Your answer should be a single number: the count of lines that include "thickness".

---------- DATASET RECORDS ----------

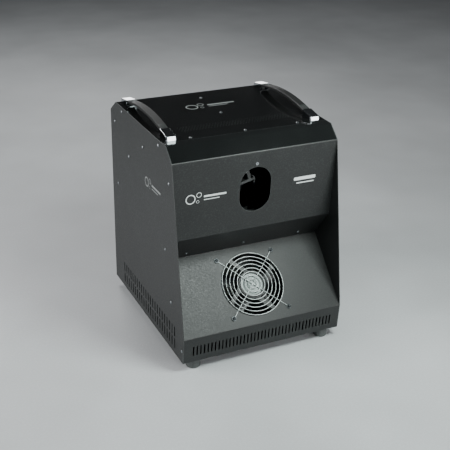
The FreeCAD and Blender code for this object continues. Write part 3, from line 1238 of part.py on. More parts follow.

----------
---------- DATASET RECORDS ----------

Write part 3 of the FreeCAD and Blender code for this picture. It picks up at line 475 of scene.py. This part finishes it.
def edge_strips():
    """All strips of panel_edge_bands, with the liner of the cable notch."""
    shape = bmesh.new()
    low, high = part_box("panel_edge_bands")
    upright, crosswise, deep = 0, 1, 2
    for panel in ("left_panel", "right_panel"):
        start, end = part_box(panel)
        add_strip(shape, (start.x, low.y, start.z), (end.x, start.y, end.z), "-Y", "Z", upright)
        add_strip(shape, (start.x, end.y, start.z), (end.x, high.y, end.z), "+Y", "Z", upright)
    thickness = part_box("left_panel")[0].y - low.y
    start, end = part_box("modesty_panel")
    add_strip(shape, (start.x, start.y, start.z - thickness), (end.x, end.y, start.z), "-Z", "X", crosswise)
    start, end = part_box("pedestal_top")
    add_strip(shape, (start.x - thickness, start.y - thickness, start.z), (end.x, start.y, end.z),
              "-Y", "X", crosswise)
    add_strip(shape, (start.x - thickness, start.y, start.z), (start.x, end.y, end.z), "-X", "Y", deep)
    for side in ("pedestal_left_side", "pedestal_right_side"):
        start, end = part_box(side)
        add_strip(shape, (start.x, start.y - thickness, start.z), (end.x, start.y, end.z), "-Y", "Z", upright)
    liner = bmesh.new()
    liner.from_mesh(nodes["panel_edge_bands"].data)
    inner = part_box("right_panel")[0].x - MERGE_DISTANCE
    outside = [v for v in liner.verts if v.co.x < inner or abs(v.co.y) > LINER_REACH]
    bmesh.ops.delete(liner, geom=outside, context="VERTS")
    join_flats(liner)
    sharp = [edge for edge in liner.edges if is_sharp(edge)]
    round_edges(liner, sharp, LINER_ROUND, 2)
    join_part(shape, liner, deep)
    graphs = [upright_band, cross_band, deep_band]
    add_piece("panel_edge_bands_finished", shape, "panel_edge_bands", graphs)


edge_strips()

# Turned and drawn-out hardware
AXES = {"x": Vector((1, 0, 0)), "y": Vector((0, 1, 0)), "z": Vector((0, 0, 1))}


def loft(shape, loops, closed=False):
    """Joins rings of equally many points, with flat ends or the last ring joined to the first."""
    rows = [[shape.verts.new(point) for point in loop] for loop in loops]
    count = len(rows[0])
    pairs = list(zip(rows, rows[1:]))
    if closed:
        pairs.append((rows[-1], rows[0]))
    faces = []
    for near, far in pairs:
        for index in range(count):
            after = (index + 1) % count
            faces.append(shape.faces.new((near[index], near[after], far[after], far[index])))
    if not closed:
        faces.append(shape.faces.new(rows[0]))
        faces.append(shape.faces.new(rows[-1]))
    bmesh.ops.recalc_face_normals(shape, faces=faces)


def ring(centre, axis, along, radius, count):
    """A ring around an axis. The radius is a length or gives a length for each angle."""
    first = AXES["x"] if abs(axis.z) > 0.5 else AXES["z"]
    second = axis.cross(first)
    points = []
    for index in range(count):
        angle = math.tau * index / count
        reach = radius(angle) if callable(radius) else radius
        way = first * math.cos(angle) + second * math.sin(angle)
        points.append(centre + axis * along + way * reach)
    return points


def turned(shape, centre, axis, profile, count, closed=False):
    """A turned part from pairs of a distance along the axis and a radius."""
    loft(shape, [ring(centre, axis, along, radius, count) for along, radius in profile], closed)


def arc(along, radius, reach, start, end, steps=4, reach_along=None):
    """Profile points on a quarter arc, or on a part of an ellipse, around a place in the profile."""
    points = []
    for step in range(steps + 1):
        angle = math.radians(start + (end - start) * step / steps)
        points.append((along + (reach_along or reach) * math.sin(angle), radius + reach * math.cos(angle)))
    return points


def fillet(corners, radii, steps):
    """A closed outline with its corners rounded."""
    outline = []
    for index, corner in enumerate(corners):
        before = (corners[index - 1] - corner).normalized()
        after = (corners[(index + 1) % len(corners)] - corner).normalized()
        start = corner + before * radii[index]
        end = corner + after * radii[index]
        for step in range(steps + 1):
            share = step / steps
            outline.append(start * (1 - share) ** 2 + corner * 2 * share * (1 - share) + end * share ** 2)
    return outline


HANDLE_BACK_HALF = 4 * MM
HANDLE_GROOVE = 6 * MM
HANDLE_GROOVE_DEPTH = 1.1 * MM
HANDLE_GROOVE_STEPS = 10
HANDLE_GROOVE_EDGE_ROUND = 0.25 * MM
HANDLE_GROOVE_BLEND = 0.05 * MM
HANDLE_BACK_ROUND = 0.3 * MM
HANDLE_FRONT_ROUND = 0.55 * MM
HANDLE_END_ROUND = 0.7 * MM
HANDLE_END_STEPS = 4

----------

• **SOLVED PROBLEM**
5